→ Supplied data:
|---|

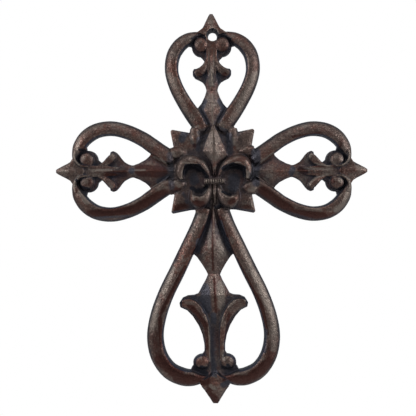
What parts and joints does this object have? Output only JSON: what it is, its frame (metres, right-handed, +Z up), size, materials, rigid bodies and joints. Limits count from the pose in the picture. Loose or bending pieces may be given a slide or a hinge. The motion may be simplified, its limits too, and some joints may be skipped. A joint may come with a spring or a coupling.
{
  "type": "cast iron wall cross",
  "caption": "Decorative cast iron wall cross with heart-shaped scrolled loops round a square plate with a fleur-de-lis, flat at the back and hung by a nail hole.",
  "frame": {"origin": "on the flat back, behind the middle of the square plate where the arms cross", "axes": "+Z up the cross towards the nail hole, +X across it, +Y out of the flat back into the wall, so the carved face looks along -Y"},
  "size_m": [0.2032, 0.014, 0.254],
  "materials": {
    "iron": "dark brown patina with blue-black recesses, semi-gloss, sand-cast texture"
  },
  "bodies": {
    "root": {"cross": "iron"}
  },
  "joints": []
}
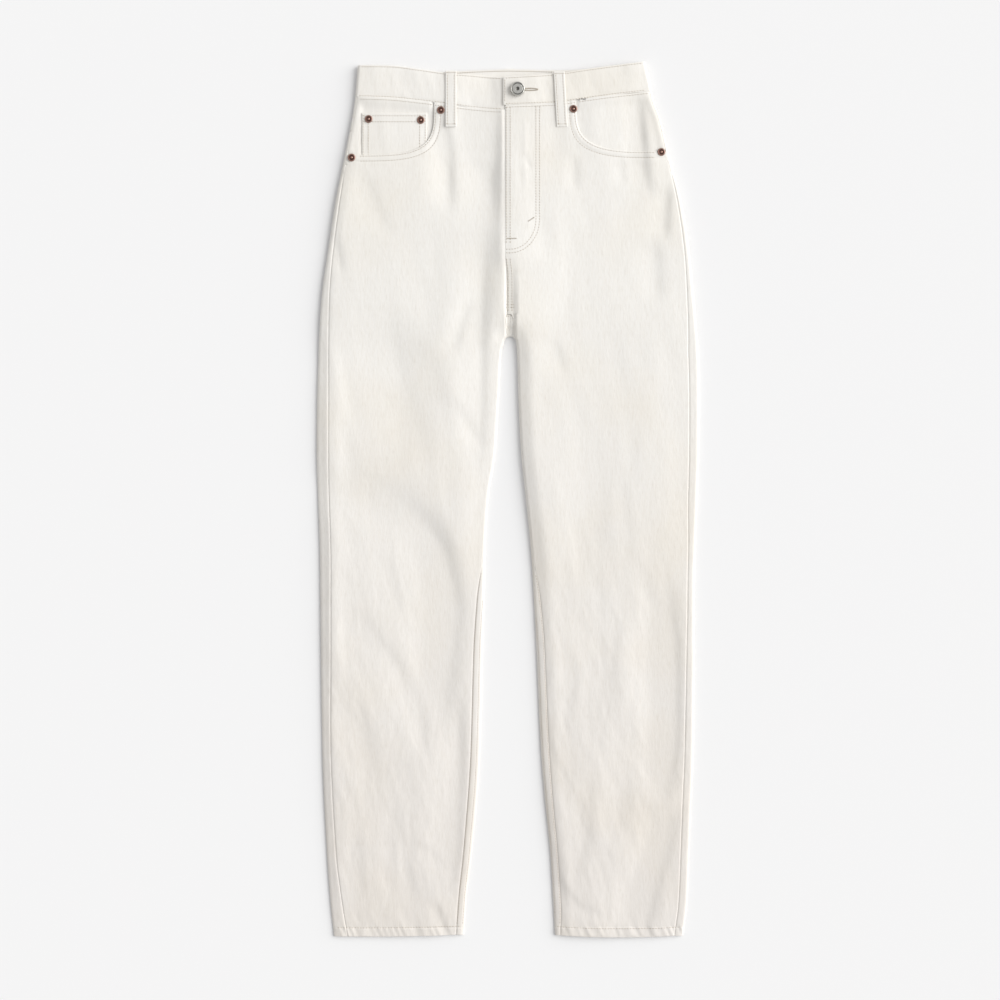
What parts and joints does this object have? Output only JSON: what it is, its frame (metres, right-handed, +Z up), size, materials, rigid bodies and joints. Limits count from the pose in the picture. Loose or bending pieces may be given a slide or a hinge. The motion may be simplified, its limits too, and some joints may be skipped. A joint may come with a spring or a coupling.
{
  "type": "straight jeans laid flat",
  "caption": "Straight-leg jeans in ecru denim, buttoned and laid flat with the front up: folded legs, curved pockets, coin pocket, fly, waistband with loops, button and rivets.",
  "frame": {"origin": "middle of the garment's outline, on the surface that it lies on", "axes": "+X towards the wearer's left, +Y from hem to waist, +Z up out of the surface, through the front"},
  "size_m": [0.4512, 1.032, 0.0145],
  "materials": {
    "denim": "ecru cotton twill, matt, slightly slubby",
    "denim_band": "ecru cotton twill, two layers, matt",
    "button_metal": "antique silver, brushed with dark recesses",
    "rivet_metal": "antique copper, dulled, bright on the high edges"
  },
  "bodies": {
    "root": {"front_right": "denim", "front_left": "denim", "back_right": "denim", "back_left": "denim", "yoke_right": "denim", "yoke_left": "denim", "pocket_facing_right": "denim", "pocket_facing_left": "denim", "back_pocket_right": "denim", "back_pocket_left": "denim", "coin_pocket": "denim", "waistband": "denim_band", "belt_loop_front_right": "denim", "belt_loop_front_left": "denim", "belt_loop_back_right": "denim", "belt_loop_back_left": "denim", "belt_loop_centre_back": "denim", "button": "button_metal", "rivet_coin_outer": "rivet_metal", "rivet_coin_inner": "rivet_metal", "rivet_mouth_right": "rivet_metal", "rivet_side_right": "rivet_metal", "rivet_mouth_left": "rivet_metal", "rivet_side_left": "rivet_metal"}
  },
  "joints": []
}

|---|

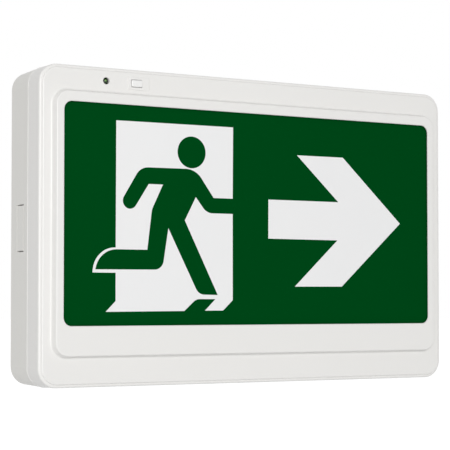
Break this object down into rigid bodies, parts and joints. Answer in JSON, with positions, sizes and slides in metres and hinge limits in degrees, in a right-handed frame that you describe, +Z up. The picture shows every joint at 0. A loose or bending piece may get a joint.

|---|

Look through the entries above and report each line where the string "into" occurs.

  "frame": {"origin": "on the flat back, behind the middle of the square plate where the arms cross", "axes": "+Z up the cross towards the nail hole, +X across it, +Y out of the flat back into the wall, so the carved face looks along -Y"},
Break this object down into rigid bodies, parts and joints. Answer in JSON, with positions, sizes and slides in metres and hinge limits in degrees, in a right-handed frame that you describe, +Z up. The picture shows every joint at 0. A loose or bending piece may get a joint.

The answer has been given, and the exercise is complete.